Um pormenor particularmente curioso, é o facto de as paredes estarem revestidas com cartazes de clientes do mundo inteiro, e, é claro, que o do Tuga não podia faltar. Após uma maravilhosa, e inesquecível, refeição, voltámos ao hotel, felizes por termos desfrutado, ainda que em pouco tempo, da lindíssima cidade de Mandalay. Já estávamos, praticamente, a entrar no quarto, quando ouvimos barulho na varanda do piso: Era um grupo de espanhóis, alemães e neozelandeses, que estavam a viajar pelo Myanmar e se tinham conhecido aleatoriamente.

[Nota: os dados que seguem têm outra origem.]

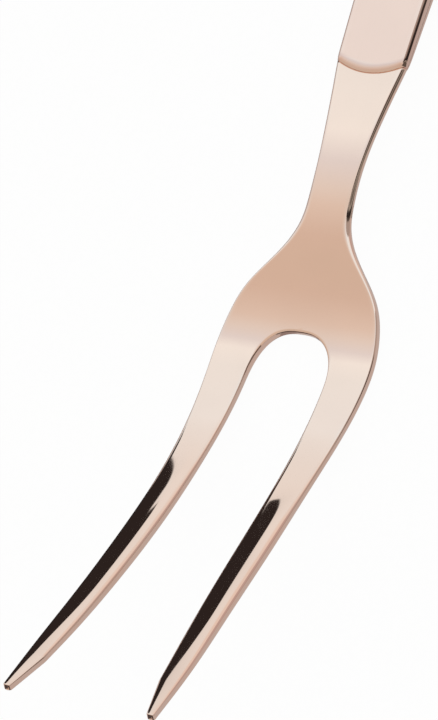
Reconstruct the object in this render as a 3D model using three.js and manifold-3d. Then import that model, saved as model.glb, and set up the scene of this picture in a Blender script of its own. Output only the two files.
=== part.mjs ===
// A two-tine carving fork with a hollow handle, in millimetres.
//
// The fork lies on its back on a table: +Y points to the end of the handle, +Z up, and the
// tines rise towards -Y. Inside this file y = 0 is the bottom of the slot between the
// tines and z = 0 is the front face of the handle; the group is moved at the end so that
// its origin is the middle of its footprint on the table.

import * as THREE from 'three';
import * as BufferGeometryUtils from 'three/addons/utils/BufferGeometryUtils.js';
import Module from 'manifold-3d';

const wasm = await Module();
wasm.setup();

// Driving dimensions.
const TIP_Y = -82.9;              // ends of the tines
const JOINT_Y = 53.1;             // corners of the joint between neck and handle
const HANDLE_END_Y = 168;         // far end of the handle
const JOINT_BULGE = 2.2;          // how far the joint line bows towards the tines
const JOINT_GAP = 0.3;            // clearance between pieces that touch
const WALL = 0.6;                 // sheet thickness of the handle shells
const HANDLE_STEP = 0.45;         // handle face above the neck face
const HANDLE_END_ROUND = 13;      // length of the rounded end of the handle
const TANG = { halfWidth: 3.4, endHalfWidth: 2.2, thickness: 1.1, startY: 46, endY: 98 };
const FILLER = { startY: 66, endY: 158 };

// Half width of the head, from the tips to the joint, as [y, half width].
const HEAD_OUTER = [
  [TIP_Y, 14.45], [-72, 14.7], [-60, 14.4], [-46, 14.25], [-32, 14.4], [-20, 15.1], [-10, 15.8],
  [-4, 15.9], [2, 15.1], [8, 12.8], [12, 9.85], [16, 7.0], [20, 5.25], [25, 4.65], [32, 4.65],
  [42, 5.6], [JOINT_Y, 7.1],
];

// Half width of the gap between the tines; the last stretch flares to make the points.
const POINT_Y = -75.8;
const GAP_AT_TIP = 13.0;
const GAP_SIDES = [[POINT_Y, 10.95], [-68, 9.95], [-56, 8.9], [-44, 8.3], [-30, 8.05], [-11, 7.95]];
const TIP_OVERRUN = 2;
const ARCH = { startY: -11, halfWidth: 7.95, power: 2.55 };

// Height of the front face along the head, and the thickness of the metal.
const HEAD_FACE = [
  [TIP_Y, 34.2], [-70, 25.7], [-56, 17.2], [-42, 9.1], [-28, 2.0], [-14, -3.2], [-3, -4.7],
  [8, -3.6], [20, -1.25], [34, 0.0], [JOINT_Y, -HANDLE_STEP],
];
const HEAD_THICKNESS = [
  [TIP_Y, 1.2], [-66, 1.8], [-50, 2.1], [-20, 2.1], [-3, 2.4], [8, 2.4], [28, 2.0], [JOINT_Y, 2.0],
];

// Half width and thickness of the handle.
const HANDLE_HALF_WIDTH = [[JOINT_Y, 7.15], [80, 7.85], [115, 8.85], [155, 9.8]];
const REST_DEPTH = 7.15;          // from the handle's face down to the table
const HANDLE_THICKNESS = [[JOINT_Y, 3.2], [80, 4.55], [110, 6.2], [130, 6.98], [145, REST_DEPTH]];

// Half size of the blocks that outlines are carried through; wider than the whole fork.
const REACH = 60;
const HANDLE_OVERRUN = 4;

const METAL = { color: 0xdcb5a0, roughness: 0.12, metalness: 1.0 };
const CEMENT = { color: 0xb9b2a6, roughness: 0.9, metalness: 0.0 };

// A smooth function through stations [y, value]: a cubic with the slope of its neighbours.
function smooth(stations) {
  const slope = (i) => {
    const [y0, v0] = stations[Math.max(i - 1, 0)];
    const [y1, v1] = stations[Math.min(i + 1, stations.length - 1)];
    return (v1 - v0) / (y1 - y0);
  };
  return (y) => {
    const inside = THREE.MathUtils.clamp(y, stations[0][0], stations.at(-1)[0]);
    let i = 0;
    while (i < stations.length - 2 && inside > stations[i + 1][0]) i += 1;
    const [y0, v0] = stations[i];
    const [y1, v1] = stations[i + 1];
    const h = y1 - y0;
    const t = (inside - y0) / h;
    const rise = h * (slope(i) * t * (1 - t) ** 2 - slope(i + 1) * t * t * (1 - t));
    return v0 + (v1 - v0) * t * t * (3 - 2 * t) + rise;
  };
}

function spread(from, to, count) {
  return Array.from({ length: count + 1 }, (_, i) => from + ((to - from) * i) / count);
}

// The joint line: the handle's end bows towards the tines by JOINT_BULGE at the middle.
function jointLine(shift, halfWidth, count) {
  return spread(halfWidth, -halfWidth, count).map((x) => {
    const y = JOINT_Y - JOINT_BULGE * (1 - (x / halfWidth) ** 2);
    return new THREE.Vector2(x, y + shift);
  });
}

const acrossX = (points) => points.map((p) => new THREE.Vector2(-p.x, p.y));

// The upper half of an edge mirrored in the fork's middle plane, walked the other way.
const mirrored = (points) => acrossX(points).reverse();

function solidFrom(geometry) {
  const bare = geometry.index ? geometry.toNonIndexed() : geometry;
  bare.deleteAttribute('normal');
  bare.deleteAttribute('uv');
  const merged = BufferGeometryUtils.mergeVertices(bare, 1e-5);
  return new wasm.Manifold(new wasm.Mesh({
    numProp: 3,
    vertProperties: new Float32Array(merged.attributes.position.array),
    triVerts: new Uint32Array(merged.index.array),
  }));
}

// An outline in the XY plane, carried up from z = low to z = high.
function planSolid(outline, low = -REACH, high = REACH) {
  const geometry = new THREE.ExtrudeGeometry(new THREE.Shape(outline), {
    depth: high - low, bevelEnabled: false, curveSegments: 1,
  });
  geometry.translate(0, 0, low);
  return solidFrom(geometry);
}

// An outline of (y, z) points, carried right across the fork along X.
function sideSolid(outline) {
  const geometry = new THREE.ExtrudeGeometry(new THREE.Shape(outline), {
    depth: 2 * REACH, bevelEnabled: false, curveSegments: 1,
  });
  geometry.translate(0, 0, -REACH);
  geometry.applyMatrix4(new THREE.Matrix4().set(0, 0, 1, 0, 1, 0, 0, 0, 0, 1, 0, 0, 0, 0, 0, 1));
  return solidFrom(geometry);
}

// Half of the gap between the tines, from beyond the tip up to the top of the arch.
function gapEdge() {
  const side = smooth(GAP_SIDES);
  const straight = spread(POINT_Y, ARCH.startY, 22).map((y) => new THREE.Vector2(side(y), y));
  const flare = (GAP_AT_TIP - GAP_SIDES[0][1]) / (POINT_Y - TIP_Y);
  const beyondTip = new THREE.Vector2(GAP_AT_TIP + flare * TIP_OVERRUN, TIP_Y - TIP_OVERRUN);
  const arch = spread(0, Math.PI / 2, 14).slice(1).map((angle) => new THREE.Vector2(
    ARCH.halfWidth * Math.cos(angle) ** (2 / ARCH.power),
    ARCH.startY - ARCH.startY * Math.sin(angle) ** (2 / ARCH.power)));
  return [beyondTip, ...straight, ...arch];
}

// The head from above. It runs past the tips, which the side profile then cuts square.
function headOutline() {
  const outer = smooth(HEAD_OUTER);
  const stations = spread(TIP_Y - TIP_OVERRUN, JOINT_Y - JOINT_GAP, 64);
  const edge = stations.map((y) => new THREE.Vector2(outer(y), y));
  const joint = jointLine(-JOINT_GAP, outer(JOINT_Y - JOINT_GAP), 12).slice(1, -1);
  const gap = gapEdge();
  return [...edge, ...joint, ...mirrored(edge), ...acrossX(gap).slice(0, -1), ...gap.reverse()];
}

// The head seen from the side: its front face, and its back face a thickness below it.
function headProfile() {
  const face = smooth(HEAD_FACE);
  const thickness = smooth(HEAD_THICKNESS);
  const stations = spread(TIP_Y, JOINT_Y, 56);
  const front = stations.map((y) => new THREE.Vector2(y, face(y)));
  const back = stations.map((y) => {
    const [from, to] = [Math.max(y - 0.5, TIP_Y), Math.min(y + 0.5, JOINT_Y)];
    const along = new THREE.Vector2(to - from, face(to) - face(from)).normalize();
    return new THREE.Vector2(y + thickness(y) * along.y, face(y) - thickness(y) * along.x);
  });
  return [...front, ...back.reverse()];
}

function tangSolid(clearance) {
  const middle = -HANDLE_THICKNESS[0][1] / 2;
  const half = TANG.thickness / 2 + clearance;
  const side = TANG.halfWidth + clearance;
  const end = TANG.endHalfWidth + clearance;
  const outline = [
    [-side, TANG.startY], [side, TANG.startY],
    [end, TANG.endY + clearance], [-end, TANG.endY + clearance],
  ];
  return planSolid(outline.map(([x, y]) => new THREE.Vector2(x, y)), middle - half, middle + half);
}

function forkHead() {
  const plate = planSolid(headOutline()).intersect(sideSolid(headProfile()));
  return plate.add(tangSolid(0));
}

// The handle from above, drawn in by a margin all round.
function handleOutline(margin) {
  const half = smooth(HANDLE_HALF_WIDTH);
  const turn = HANDLE_END_Y - HANDLE_END_ROUND;
  const front = jointLine(margin, half(JOINT_Y) - margin, 14).reverse();
  const side = spread(JOINT_Y, turn, 20).slice(1).map((y) => new THREE.Vector2(half(y) - margin, y));
  const round = spread(0, Math.PI / 2, 10).slice(1).map((angle) => new THREE.Vector2(
    (half(turn) - margin) * Math.cos(angle), turn + (HANDLE_END_ROUND - margin) * Math.sin(angle)));
  return [...front, ...side, ...round, ...mirrored(round).slice(1), ...mirrored(side)];
}

// A layer of the handle seen from the side, between two depths given as functions of y.
function handleLayer(top, bottom) {
  const stations = spread(JOINT_Y - HANDLE_OVERRUN, HANDLE_END_Y + HANDLE_OVERRUN, 34);
  const upper = stations.map((y) => new THREE.Vector2(y, top(y)));
  const lower = stations.map((y) => new THREE.Vector2(y, bottom(y)));
  return sideSolid([...upper.reverse(), ...lower]);
}

const handleDepth = smooth(HANDLE_THICKNESS);
const flat = (z) => () => z;

function handlePiece(margin, top, bottom) {
  return planSolid(handleOutline(margin)).intersect(handleLayer(top, bottom));
}

function handleHollow() {
  return handlePiece(WALL, flat(-WALL), (y) => WALL - handleDepth(y));
}

function handleFrontShell() {
  const half = handlePiece(0, flat(0), (y) => (JOINT_GAP - handleDepth(y)) / 2);
  return half.subtract(handleHollow()).subtract(tangSolid(JOINT_GAP));
}

function handleBackShell() {
  const half = handlePiece(0, (y) => -(JOINT_GAP + handleDepth(y)) / 2, (y) => -handleDepth(y));
  return half.subtract(handleHollow()).subtract(tangSolid(JOINT_GAP));
}

// Cement fills the hollow behind the end wall and leaves a pocket for the tang.
function handleFiller() {
  const margin = WALL + JOINT_GAP;
  const fill = handlePiece(margin, flat(-margin), (y) => margin - handleDepth(y));
  const stretch = [
    [-REACH, FILLER.startY], [REACH, FILLER.startY], [REACH, FILLER.endY], [-REACH, FILLER.endY],
  ];
  const block = planSolid(stretch.map(([x, y]) => new THREE.Vector2(x, y)));
  return fill.intersect(block).subtract(tangSolid(JOINT_GAP));
}

function namedMesh(name, solid, finish) {
  const { vertProperties, triVerts } = solid.getMesh();
  const geometry = new THREE.BufferGeometry();
  geometry.setAttribute('position', new THREE.Float32BufferAttribute(vertProperties, 3));
  geometry.setIndex(Array.from(triVerts));
  geometry.computeVertexNormals();
  const mesh = new THREE.Mesh(geometry, new THREE.MeshStandardMaterial(finish));
  mesh.name = name;
  return mesh;
}

const fork = new THREE.Group();
fork.add(namedMesh('fork_head', forkHead(), METAL));
fork.add(namedMesh('handle_front_shell', handleFrontShell(), METAL));
fork.add(namedMesh('handle_back_shell', handleBackShell(), METAL));
fork.add(namedMesh('handle_filler', handleFiller(), CEMENT));

// The origin is the middle of the footprint, on the table.
const box = new THREE.Box3().setFromObject(fork);
const middle = box.getCenter(new THREE.Vector3());
fork.position.set(-middle.x, -middle.y, -box.min.z);

export default fork;
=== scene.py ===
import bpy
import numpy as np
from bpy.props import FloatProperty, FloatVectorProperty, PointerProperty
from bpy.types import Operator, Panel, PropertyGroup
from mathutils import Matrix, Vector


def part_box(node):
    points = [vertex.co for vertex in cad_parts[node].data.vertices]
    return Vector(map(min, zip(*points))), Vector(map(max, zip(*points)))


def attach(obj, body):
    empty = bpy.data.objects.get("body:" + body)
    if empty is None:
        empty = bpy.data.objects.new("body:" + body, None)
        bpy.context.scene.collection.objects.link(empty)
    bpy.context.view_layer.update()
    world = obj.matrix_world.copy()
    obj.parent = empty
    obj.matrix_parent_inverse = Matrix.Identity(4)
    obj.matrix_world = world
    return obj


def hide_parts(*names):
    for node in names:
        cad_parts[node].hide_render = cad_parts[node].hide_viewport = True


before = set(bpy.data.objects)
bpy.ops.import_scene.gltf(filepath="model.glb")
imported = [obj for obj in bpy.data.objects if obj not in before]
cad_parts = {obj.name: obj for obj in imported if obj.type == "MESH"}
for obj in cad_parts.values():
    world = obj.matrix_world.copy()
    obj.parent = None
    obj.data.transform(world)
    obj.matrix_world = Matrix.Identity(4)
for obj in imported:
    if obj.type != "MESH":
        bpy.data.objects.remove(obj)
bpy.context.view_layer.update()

# A two-tine carving fork in rose gold coloured steel, with a hollow handle.
#
# Lengths in the station lists and constants are millimetres in the fork's own flat layout:
# x runs across the fork, y along it (0 at the bottom of the slot between the tines, more
# towards the handle) and h stands off the face of the metal. A layout point is bent into
# place by on_head() or on_handle(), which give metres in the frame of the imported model.

bl_info = {
    "name": "Rose Gold Carving Fork",
    "version": (1, 0, 0),
    "blender": (4, 5, 0),
    "location": "View3D > Sidebar > Fork",
    "description": "Builds a polished two-tine carving fork with a hollow handle",
    "category": "Add Mesh",
}

MM = 0.001

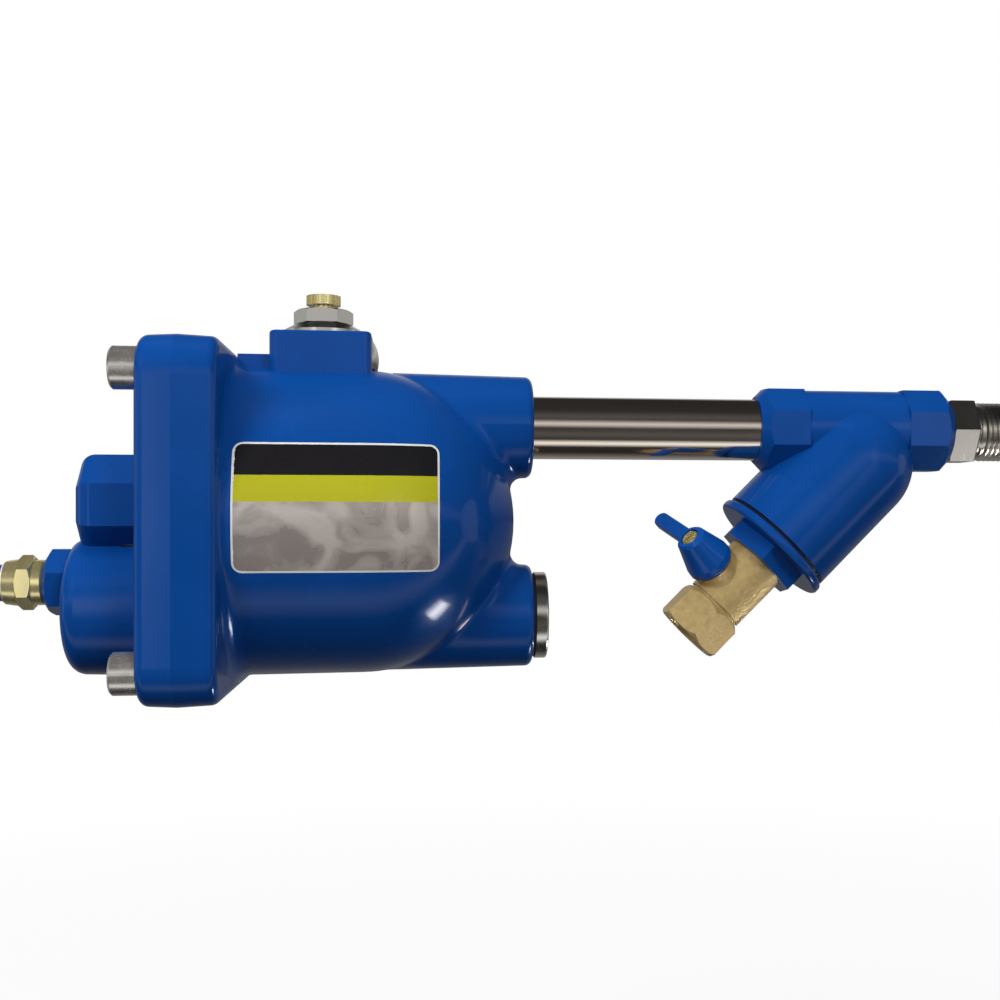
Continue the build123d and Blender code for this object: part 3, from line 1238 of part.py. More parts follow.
def make_float_bracket():
    """Folded bracket on the pocket's floor, with an ear each side of the lever."""
    base_plane = across(POCKET_X, BRACKET_Z)
    with BuildPart() as bracket:
        with BuildSketch(base_plane):
            Rectangle(BRACKET_WIDTH, BRACKET_HEIGHT)
        extrude(amount=BRACKET_PLATE)
        for side in (-1, 1):
            with BuildSketch(Plane(origin=(0, side * EAR_Y, PIVOT_Z), x_dir=(1, 0, 0), z_dir=(0, -1, 0))):
                with Locations((PIVOT_X, 0)):
                    Circle(LEVER_HUB_R)
                with Locations((POCKET_X + BRACKET_PLATE / 2, BRACKET_Z - PIVOT_Z)):
                    Rectangle(BRACKET_PLATE, BRACKET_HEIGHT)
                make_hull()
            extrude(amount=side * ((BRACKET_WIDTH - LEVER_HUB_LENGTH) / 2 - SIDE_GAP))
        with BuildSketch(line_plane(PIVOT_Z)):
            with Locations((PIVOT_X, 0)):
                Circle(PIVOT_PIN_R)
        extrude(amount=BRACKET_WIDTH, both=True, mode=Mode.SUBTRACT)
        with BuildSketch(base_plane):
            with GridLocations(BRACKET_SCREW_SPREAD, 0, 2, 1):
                Circle(BRACKET_SCREW_R + THREAD_GAP)
        extrude(amount=BRACKET_PLATE, mode=Mode.SUBTRACT)
    write(bracket.part, "float_bracket")

    with BuildPart() as screws:
        with BuildSketch(across(POCKET_X + BRACKET_PLATE, BRACKET_Z)):
            with GridLocations(BRACKET_SCREW_SPREAD, 0, 2, 1):
                Circle(BRACKET_SCREW_HEAD_R)
        extrude(amount=BRACKET_SCREW_HEAD)
        with BuildSketch(across(POCKET_X + BRACKET_PLATE, BRACKET_Z, -1)):
            with GridLocations(BRACKET_SCREW_SPREAD, 0, 2, 1):
                Circle(BRACKET_SCREW_R)
        extrude(amount=BRACKET_SCREW_REACH)
    write(screws.part, "bracket_screws")

    head_y = EAR_Y + PIVOT_HEAD
    with BuildPart() as pin:
        with BuildSketch(Plane(origin=(PIVOT_X, -EAR_Y, PIVOT_Z), x_dir=(1, 0, 0), z_dir=(0, -1, 0))):
            Circle(PIVOT_HEAD_R)
        extrude(amount=PIVOT_HEAD)
        with BuildSketch(Plane(origin=(PIVOT_X, -EAR_Y, PIVOT_Z), x_dir=(1, 0, 0), z_dir=(0, 1, 0))):
            Circle(PIVOT_PIN_R)
        extrude(amount=BRACKET_WIDTH + CLIP + 0.4)
    write(pin.part, "pivot_pin")

    with BuildPart() as clip:
        with BuildSketch(Plane(origin=(PIVOT_X, EAR_Y, PIVOT_Z), x_dir=(1, 0, 0), z_dir=(0, 1, 0))):
            Circle(PIVOT_HEAD_R)
            Circle(PIVOT_PIN_R, mode=Mode.SUBTRACT)
            with Locations((0, -PIVOT_HEAD_R / 2)):
                Rectangle(PIVOT_PIN_R * 1.4, PIVOT_HEAD_R, mode=Mode.SUBTRACT)
        extrude(amount=CLIP)
    write(clip.part, "pivot_clip")


make_chamber_body()
make_cover()
make_cover_o_ring()
make_cover_screws()
make_vent_plug()
make_bleed_knob()
make_side_plug()
make_sump_plug()
make_inlet_pipe()
make_inlet_nipple()
make_strainer_body()
make_strainer_screen()
make_strainer_cap()
make_ball_valve_body()
make_ball_valve_end()
make_valve_ball()
make_ball_seats()
make_valve_stem()
make_valve_handle()
make_outlet_adapter()
make_hose_fitting()
make_drain_hose()
make_valve_seat()
make_plunger()
make_float_lever()
make_float_bracket()
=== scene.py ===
"""Automatic drain valve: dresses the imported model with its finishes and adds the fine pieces.

The frame is the model's own, in metres: the origin is the centre of the inlet thread's open end, +X points
out of the inlet, +Z is up, and the chamber's label faces -Y.
"""

import logging
import math
from dataclasses import dataclass, field
from enum import Enum

import bmesh
import bpy
from mathutils import Matrix, Vector
from mathutils.bvhtree import BVHTree


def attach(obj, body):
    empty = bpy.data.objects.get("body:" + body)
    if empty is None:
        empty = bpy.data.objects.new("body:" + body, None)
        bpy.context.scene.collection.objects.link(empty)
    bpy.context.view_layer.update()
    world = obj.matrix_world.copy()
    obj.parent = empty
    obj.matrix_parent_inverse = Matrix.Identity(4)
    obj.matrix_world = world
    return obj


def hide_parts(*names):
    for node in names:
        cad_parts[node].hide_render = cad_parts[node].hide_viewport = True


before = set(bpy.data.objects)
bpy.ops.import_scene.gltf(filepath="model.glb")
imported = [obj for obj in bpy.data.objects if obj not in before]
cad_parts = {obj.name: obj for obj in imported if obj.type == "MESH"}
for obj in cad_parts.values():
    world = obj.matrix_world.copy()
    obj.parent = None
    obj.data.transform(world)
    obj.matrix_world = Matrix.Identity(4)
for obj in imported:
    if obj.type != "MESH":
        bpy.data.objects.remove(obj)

log = logging.getLogger("drain_valve")

MM = 0.001
WHITE = (1.0, 1.0, 1.0, 1.0)
FULL_TURN = 2 * math.pi
MOTTLE_RANGE = (0.25, 0.75)
COAT_ROUGHNESS = 0.03
WELD = 0.002 * MM
SLIT = 0.02 * MM


class Body(Enum):
    """The rigid bodies that the scene's pieces ride on."""

    HOUSING = "housing"


# ---------------------------------------------------------------------------------------------- finishes
@dataclass
class Graph:
    """Short-hand for building one node tree."""

    tree: bpy.types.NodeTree

    def node(self, kind: str, **inputs: object) -> bpy.types.Node:
        """Adds a node and fills in its inputs.

        Args:
            kind: The node's type name, such as "ShaderNodeBump".
            **inputs: Socket names with underscores for spaces; a value is set and a socket is linked.

        Returns:
            The new node.
        """
        made = self.tree.nodes.new(kind)
        for name, value in inputs.items():
            socket = made.inputs[name.replace("_", " ")]
            if isinstance(value, bpy.types.NodeSocket):
                self.tree.links.new(value, socket)
            else:
                socket.default_value = value
        return made

    def link(self, source: bpy.types.NodeSocket, target: bpy.types.NodeSocket) -> None:
        """Joins two sockets."""
        self.tree.links.new(source, target)

    def mix(self, mask: bpy.types.NodeSocket, low: tuple, high: tuple) -> bpy.types.NodeSocket:
        """Blends two colours by a mask.

        Args:
            mask: Value from 0 to 1.
            low: Linear colour where the mask is 0, or a colour socket.
            high: Linear colour where the mask is 1, or a colour socket.

        Returns:
            The blended colour's socket.
        """
        made = self.tree.nodes.new("ShaderNodeMix")
        made.data_type = "RGBA"
        self.link(mask, made.inputs[0])
        for socket, value in ((made.inputs[6], low), (made.inputs[7], high)):
            if isinstance(value, bpy.types.NodeSocket):
                self.link(value, socket)
            else:
                socket.default_value = (*value, 1.0)
        return made.outputs[2]

    def remap(self, value: bpy.types.NodeSocket, low: float, high: float, to_low: float,
              to_high: float) -> bpy.types.NodeSocket:
        """Maps a value from one range to another, clamped.

        Args:
            value: The socket to read.
            low: Start of the range that is read.
            high: End of the range that is read.
            to_low: Result at low.
            to_high: Result at high.

        Returns:
            The mapped value's socket.
        """
        made = self.node("ShaderNodeMapRange", Value=value)
        for name, number in (("From Min", low), ("From Max", high), ("To Min", to_low), ("To Max", to_high)):
            made.inputs[name].default_value = number
        return made.outputs["Result"]

    def sum(self, operation: str, *values: object) -> bpy.types.NodeSocket:
        """Adds a maths node.

        Args:
            operation: The sum to do, such as "MULTIPLY".
            *values: Its operands, as sockets or numbers.

        Returns:
            The result's socket.
        """
        made = self.tree.nodes.new("ShaderNodeMath")
        made.operation = operation
        for socket, value in zip(made.inputs, values):
            if isinstance(value, bpy.types.NodeSocket):
                self.link(value, socket)
            else:
                socket.default_value = value
        return made.outputs[0]


def grain_group() -> bpy.types.ShaderNodeTree:
    """Builds the shared grain effect: a coarse mottle as a mask and a fine relief as a height.

    Returns:
        The node group, with the inputs Vector, Coarse, Fine and Balance and the outputs Mottle and Height.
    """
    group = bpy.data.node_groups.new("surface_grain", "ShaderNodeTree")
    face = group.interface
    face.new_socket("Vector", in_out="INPUT", socket_type="NodeSocketVector")
    for name, value in (("Coarse", 60.0), ("Fine", 900.0), ("Balance", 0.5)):
        face.new_socket(name, in_out="INPUT", socket_type="NodeSocketFloat").default_value = value
    face.new_socket("Mottle", in_out="OUTPUT", socket_type="NodeSocketFloat")
    face.new_socket("Height", in_out="OUTPUT", socket_type="NodeSocketFloat")
    graph = Graph(group)
    ports = group.nodes.new("NodeGroupInput")
    place = ports.outputs["Vector"]
    coarse = graph.node("ShaderNodeTexNoise", Vector=place, Scale=ports.outputs["Coarse"], Detail=3.0)
    fine = graph.node("ShaderNodeTexNoise", Vector=place, Scale=ports.outputs["Fine"], Detail=2.0)
    blend = group.nodes.new("ShaderNodeMix")
    graph.link(ports.outputs["Balance"], blend.inputs[0])
    graph.link(coarse.outputs["Fac"], blend.inputs[2])
    graph.link(fine.outputs["Fac"], blend.inputs[3])
    out = group.nodes.new("NodeGroupOutput")
    graph.link(coarse.outputs["Fac"], out.inputs["Mottle"])
    graph.link(blend.outputs[0], out.inputs["Height"])
    return group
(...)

Convidaram-nos para nos juntar, e beber uma cerveja. Era pessoal fixe, e muito afável, pelo que aceitámos. No meio da conversa, ouvimos a seguinte história, contada por um espanhol, o Manuel, que estava a conhecer a Ásia com a sua amiga alemã, da qual não me recordo o nome: “Na semana passada, fizemos a ligação, por via área, entre Yangon e Bagan, com a Golden Myyanmar. Ao fim de dez minutos, o avião ia-se despenhando, e tivemos que voltar para o aeroporto. Íamos tendo um AVC”. Olhámos um para o outro, como que a indagar se voar com companhias birmanesas seria boa ideia, uma vez que íamos usar este meio de transporte um pouco mais à frente. Felizmente, no dia seguinte, iríamos, de autocarro, para Kalaw, cidade onde começa o trekking de quarenta quilómetros até ao Inle Lake. Por entre montanhas e montes, avizinhava-se mais uma viagem, cheia de perigo e animação.